_Requirements_
Report how many lines hold the string "from". Give the number and nothing else.

-- START Records provided --

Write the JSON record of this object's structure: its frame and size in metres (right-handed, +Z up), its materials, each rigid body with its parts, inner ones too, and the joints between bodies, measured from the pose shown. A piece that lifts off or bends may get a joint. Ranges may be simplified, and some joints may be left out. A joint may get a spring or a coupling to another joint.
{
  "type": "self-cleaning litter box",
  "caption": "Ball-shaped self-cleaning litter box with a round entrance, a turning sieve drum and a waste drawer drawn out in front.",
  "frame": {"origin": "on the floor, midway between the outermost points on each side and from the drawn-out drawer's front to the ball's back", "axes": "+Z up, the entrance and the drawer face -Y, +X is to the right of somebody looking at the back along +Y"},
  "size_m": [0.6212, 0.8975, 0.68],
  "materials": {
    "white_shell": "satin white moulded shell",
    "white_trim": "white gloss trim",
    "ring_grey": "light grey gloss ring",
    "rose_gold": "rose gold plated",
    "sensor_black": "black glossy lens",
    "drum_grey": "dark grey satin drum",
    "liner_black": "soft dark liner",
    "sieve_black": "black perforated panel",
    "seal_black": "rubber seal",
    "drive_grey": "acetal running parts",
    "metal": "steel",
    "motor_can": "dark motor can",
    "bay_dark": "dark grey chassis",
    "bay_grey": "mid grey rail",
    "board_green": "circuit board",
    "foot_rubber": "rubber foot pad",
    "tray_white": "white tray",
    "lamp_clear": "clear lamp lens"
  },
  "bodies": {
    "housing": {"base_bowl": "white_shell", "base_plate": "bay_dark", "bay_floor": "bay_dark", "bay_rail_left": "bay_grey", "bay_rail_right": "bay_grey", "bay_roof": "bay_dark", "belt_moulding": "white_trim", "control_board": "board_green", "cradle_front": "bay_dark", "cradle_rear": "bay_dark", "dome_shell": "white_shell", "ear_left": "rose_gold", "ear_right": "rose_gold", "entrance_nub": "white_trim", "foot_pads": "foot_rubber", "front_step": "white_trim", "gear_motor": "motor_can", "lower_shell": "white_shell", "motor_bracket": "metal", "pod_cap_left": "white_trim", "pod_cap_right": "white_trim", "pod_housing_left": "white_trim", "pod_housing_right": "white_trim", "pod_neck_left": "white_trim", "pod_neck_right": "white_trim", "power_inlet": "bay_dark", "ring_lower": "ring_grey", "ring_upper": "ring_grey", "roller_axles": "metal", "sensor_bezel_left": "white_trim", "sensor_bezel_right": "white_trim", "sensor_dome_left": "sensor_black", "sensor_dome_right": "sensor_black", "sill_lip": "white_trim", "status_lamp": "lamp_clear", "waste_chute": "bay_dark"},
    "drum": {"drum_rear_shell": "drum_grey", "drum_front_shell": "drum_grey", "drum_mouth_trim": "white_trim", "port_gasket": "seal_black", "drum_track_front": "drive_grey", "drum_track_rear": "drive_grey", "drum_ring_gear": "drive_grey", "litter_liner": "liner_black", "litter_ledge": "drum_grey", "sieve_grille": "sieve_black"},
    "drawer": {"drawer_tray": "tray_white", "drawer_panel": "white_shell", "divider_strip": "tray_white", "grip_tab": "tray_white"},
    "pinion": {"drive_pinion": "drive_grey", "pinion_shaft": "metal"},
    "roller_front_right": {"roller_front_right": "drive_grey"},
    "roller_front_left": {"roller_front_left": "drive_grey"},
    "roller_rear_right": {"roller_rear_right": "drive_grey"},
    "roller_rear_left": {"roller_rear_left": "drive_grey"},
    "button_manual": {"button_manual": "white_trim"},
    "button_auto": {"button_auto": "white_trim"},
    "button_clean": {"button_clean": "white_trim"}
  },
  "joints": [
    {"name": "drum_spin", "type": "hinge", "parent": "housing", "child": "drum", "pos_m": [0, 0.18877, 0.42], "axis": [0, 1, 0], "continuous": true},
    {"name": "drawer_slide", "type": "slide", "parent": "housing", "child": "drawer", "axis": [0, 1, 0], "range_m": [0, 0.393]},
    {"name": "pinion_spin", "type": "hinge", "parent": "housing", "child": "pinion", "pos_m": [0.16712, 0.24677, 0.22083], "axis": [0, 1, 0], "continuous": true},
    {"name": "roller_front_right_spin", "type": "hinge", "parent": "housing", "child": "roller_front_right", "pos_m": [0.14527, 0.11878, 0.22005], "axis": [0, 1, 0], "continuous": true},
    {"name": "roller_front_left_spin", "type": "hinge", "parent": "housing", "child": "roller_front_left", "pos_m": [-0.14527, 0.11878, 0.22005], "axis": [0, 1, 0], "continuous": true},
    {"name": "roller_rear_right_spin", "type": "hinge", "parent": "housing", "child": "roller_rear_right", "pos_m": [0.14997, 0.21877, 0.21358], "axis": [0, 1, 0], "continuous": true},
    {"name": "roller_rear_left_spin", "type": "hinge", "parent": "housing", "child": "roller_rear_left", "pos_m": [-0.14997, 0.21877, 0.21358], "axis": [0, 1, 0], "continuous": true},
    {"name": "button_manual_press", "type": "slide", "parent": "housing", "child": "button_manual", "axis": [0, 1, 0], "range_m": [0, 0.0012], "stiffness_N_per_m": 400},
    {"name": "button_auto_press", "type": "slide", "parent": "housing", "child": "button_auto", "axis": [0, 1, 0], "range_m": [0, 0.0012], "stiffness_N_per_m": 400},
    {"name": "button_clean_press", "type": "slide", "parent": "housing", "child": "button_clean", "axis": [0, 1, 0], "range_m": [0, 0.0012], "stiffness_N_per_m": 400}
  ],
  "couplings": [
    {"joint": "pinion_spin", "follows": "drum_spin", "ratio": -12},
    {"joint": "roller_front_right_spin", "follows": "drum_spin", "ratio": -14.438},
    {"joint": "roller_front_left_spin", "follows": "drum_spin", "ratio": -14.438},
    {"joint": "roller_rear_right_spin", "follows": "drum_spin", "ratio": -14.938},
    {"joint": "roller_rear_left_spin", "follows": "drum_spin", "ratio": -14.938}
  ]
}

-- END Records provided --
-- START Records provided --

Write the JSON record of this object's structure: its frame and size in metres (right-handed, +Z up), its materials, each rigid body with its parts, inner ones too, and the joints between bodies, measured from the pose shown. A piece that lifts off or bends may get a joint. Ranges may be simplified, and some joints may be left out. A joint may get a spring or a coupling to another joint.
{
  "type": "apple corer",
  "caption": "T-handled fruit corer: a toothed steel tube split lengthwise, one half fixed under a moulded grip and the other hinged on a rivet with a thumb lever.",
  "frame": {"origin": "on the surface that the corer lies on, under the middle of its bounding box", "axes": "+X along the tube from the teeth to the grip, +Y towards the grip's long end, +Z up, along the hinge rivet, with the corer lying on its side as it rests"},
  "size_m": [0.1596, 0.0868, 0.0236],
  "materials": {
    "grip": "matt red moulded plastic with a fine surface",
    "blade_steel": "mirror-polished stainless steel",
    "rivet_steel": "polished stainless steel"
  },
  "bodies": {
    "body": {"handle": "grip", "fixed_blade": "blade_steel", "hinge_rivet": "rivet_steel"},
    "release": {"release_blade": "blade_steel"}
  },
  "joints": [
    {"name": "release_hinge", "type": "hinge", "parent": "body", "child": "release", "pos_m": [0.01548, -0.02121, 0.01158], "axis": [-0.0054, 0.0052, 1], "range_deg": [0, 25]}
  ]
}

-- END Records provided --

_Reply to the task_
4